When Rosen refused, Trump continued to press. He called Rosen repeatedly. He called him back to the White House and confronted him multiple times. Trump complained that the Justice Department was “not fighting hard enough for him” and pushed Rosen on why DOJ attorneys were not supporting the “evidence” being put forward by Giuliani and Powell.
But as Rosen continued to refuse, Trump went around him to work with Clark. According to the Times report, Clark told Trump that he agreed there had been fraud that affected the election results. Clark tried to pressure his bosses at the DOJ into holding a new conference to announce that it was “investigating serious accusations of election fraud.” But Rosen also refused to go along with Clark.
As Trump and Clark worked together, much of the attention was focused on Georgia, where Trump complained that the U.S. attorney in Atlanta, Byung Pak, was also not trying hard enough to defend Trump. In the conversation in which Trump attempted to threaten Georgia secretary of state Brad Raffensperger, he complained about Pak. DOJ officials warned Pak that Trump was “fixated” on forcing his office to go along with his plans. That led to Pak’s resignation just a day before the Jan. 6 insurgency.
As Trump was pushing on Raffensperger, Clark was continuing to try and force Rosen to act on Trump’s behalf. Clark drafted a letter falsely saying the DOJ was investigating voter fraud in Georgia and tried to get Rosen to send it to state legislators. Rosen again refused to go along with the scheme and on New Year’s Eve, Rosen and deputy attorney general Richard Donoghue met with Clark to tell him that his actions were wrong.

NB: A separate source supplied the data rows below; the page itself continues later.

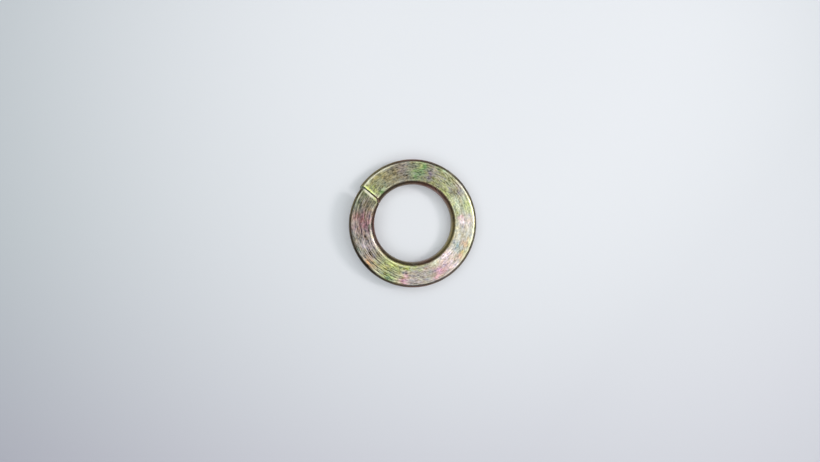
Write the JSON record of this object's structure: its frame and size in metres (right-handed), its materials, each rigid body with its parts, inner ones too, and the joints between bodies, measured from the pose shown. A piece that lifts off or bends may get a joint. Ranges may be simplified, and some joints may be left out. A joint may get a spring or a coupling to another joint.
{
  "type": "spring lock washer",
  "caption": "Split spring lock washer of coiled keystone wire with rounded edges; its offset sheared ends press and bite between a bolt head and the joint.",
  "frame": {"origin": "on the bore axis, level with the lowest edge of the low end", "axes": "+Z along the bore axis towards the bolt head, -Y through the slit, low end on the -X side of it and raised end on the +X side"},
  "size_m": [0.0204, 0.0204, 0.0043],
  "materials": {
    "lock_washer": "satin"
  },
  "bodies": {
    "root": {"lock_washer": "lock_washer"}
  },
  "joints": []
}
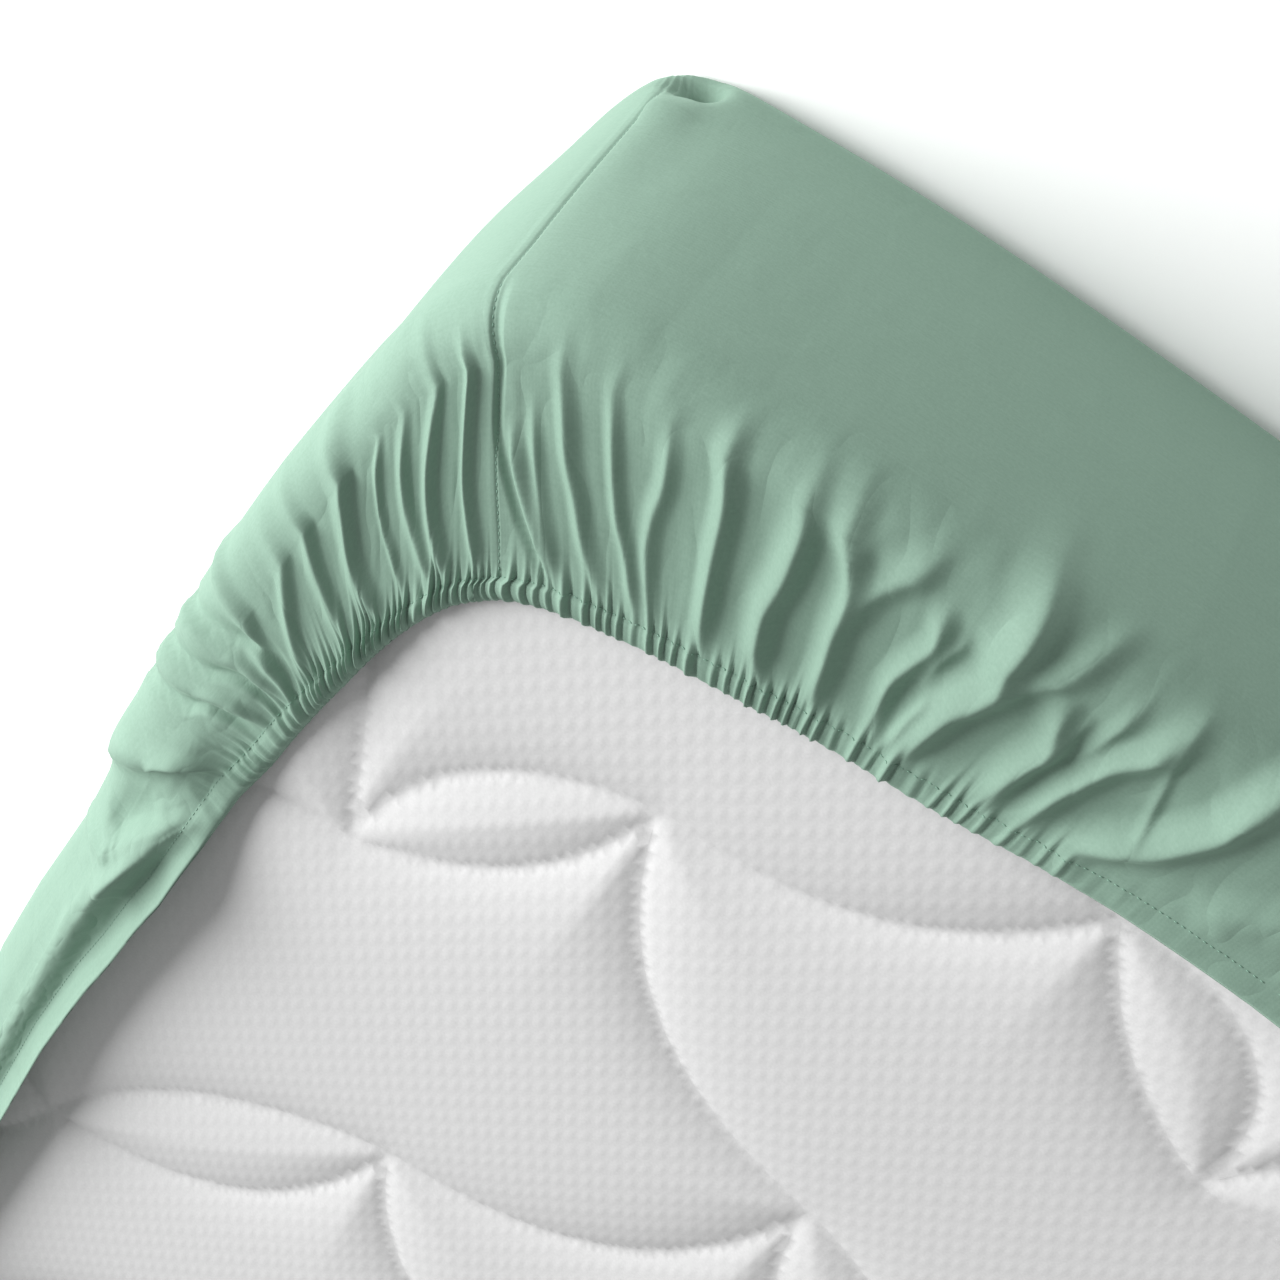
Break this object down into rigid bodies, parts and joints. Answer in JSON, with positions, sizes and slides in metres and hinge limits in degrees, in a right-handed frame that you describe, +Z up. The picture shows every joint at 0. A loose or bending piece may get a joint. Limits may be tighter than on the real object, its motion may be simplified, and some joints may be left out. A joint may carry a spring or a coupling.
{
  "type": "fitted sheet on a mattress",
  "caption": "Green cotton fitted sheet with elastic gathered corners, on a plain quilted mattress that lies on its sleeping face so that the hem shows.",
  "frame": {"origin": "on the floor under the middle of the mattress", "axes": "+Z up from the floor, with the mattress's underside and the hem on top; +Y along the mattress, +X across it"},
  "size_m": [0.8992, 1.9992, 0.2189],
  "materials": {
    "sheet_cotton": "plain woven cotton, sage green, soft sheen",
    "mattress_ticking": "white knitted ticking with small bumps, quilted"
  },
  "bodies": {
    "root": {"fitted_sheet": "sheet_cotton", "mattress": "mattress_ticking"}
  },
  "joints": []
}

Rather than backing off, Clark went back to Trump. He met with Trump over the weekend, then came back to tell Rosen what they had decided. Trump and Clark concocted a plan in which Trump would replace Rosen with Clark. Clark would then use the DOJ in an effort to prevent Congress from counting the Electoral College results. Clark not only explained this plan to Rosen, but offered to allow Rosen to stay on as his deputy.
Rosen refused to go along and demanded a meeting with Trump. But what stopped Trump and Clark’s plan from moving forward was not some momentary lapse into reason or decency on Trump’s part. Instead, what happened was that, just as Rosen was preparing to meet with Trump, news broke that Raffensperger had recorded his conversation with Trump. Hearing Trump’s direct effort to force the Georgia secretary of state into “finding” votes, along with Trump’s threats over what would happen if Raffensperger failed to go along, apparently stiffened enough spines among the second tier officials at the DOJ that a whole group threatened to resign if Rosen was removed. The “Clark Plan” the group decided would “seriously harm the department, the government and the rule of law.”
That same evening, Rosen, Donoghue and Clark met at the White House with Trump, White House attorney Pat Cipollone, and other lawyers. Cippollone made it clear to Trump that pulling the trigger on the Clark Plan would not just generate chaos at the Justice Department, but result in a strong pushback from Congress, including investigations.
After nearly three hours of argument, Trump reluctantly backed away from firing Rosen and using the DOJ to smash open the election.
But it came that close. If the phone call with Georgia officials had not been released, if Rosen had not been able to rally the support of his deputies, if Trump had simply ignored Cippollone and ordered Clark to carry on … what would have happened next is anyone’s guess.
Is it too late to add additional charges to the impeachment?